• _Exercise prompt_:
For the data below, work out how many lines contain the word "node" and supply only that number.
— Start Supplied material —
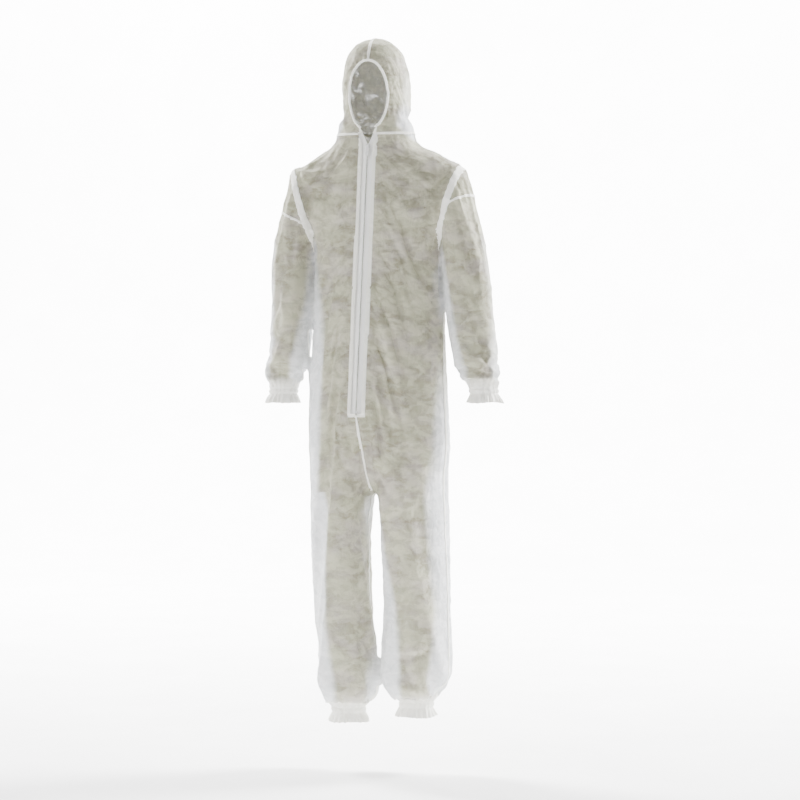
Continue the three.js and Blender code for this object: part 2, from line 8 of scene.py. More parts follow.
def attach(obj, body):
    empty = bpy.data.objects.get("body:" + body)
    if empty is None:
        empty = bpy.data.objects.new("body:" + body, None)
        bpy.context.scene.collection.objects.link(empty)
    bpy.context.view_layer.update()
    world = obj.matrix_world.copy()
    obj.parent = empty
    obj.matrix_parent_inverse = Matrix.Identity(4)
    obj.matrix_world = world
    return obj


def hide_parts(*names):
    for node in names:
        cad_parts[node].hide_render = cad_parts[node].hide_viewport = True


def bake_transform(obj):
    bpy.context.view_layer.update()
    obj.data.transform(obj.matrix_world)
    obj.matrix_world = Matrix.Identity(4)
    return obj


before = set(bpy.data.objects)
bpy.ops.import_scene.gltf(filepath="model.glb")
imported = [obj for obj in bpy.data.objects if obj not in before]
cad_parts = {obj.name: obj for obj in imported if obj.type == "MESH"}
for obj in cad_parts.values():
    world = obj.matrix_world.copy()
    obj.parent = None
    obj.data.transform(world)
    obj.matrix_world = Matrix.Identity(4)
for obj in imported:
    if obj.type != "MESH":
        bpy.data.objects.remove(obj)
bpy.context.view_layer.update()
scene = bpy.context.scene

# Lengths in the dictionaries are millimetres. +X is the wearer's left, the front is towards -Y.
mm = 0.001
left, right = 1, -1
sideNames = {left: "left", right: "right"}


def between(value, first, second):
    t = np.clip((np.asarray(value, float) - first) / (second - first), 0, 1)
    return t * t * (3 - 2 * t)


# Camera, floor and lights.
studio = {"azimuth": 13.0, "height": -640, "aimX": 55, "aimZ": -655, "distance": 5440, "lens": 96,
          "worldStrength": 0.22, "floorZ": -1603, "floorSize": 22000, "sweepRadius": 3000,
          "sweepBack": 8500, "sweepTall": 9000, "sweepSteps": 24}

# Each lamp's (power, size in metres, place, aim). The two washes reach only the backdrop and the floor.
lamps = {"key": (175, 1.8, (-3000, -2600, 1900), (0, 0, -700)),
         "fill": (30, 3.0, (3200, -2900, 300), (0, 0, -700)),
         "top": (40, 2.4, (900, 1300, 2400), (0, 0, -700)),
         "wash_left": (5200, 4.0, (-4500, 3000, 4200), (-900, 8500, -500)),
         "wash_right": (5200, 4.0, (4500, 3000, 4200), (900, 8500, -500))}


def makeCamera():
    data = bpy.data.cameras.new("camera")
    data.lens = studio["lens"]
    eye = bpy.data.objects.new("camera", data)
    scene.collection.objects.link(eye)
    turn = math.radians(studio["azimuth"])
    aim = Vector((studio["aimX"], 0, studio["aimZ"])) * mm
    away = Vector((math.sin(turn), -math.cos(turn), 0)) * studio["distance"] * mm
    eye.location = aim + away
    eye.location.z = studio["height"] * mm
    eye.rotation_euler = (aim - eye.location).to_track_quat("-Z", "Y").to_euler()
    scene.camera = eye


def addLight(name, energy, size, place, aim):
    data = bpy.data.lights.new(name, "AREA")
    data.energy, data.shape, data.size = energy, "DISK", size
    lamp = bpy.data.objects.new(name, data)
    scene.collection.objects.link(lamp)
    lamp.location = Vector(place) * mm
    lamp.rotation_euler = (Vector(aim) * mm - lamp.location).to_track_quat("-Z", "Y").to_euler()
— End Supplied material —
• _Answer to this exercise_:
2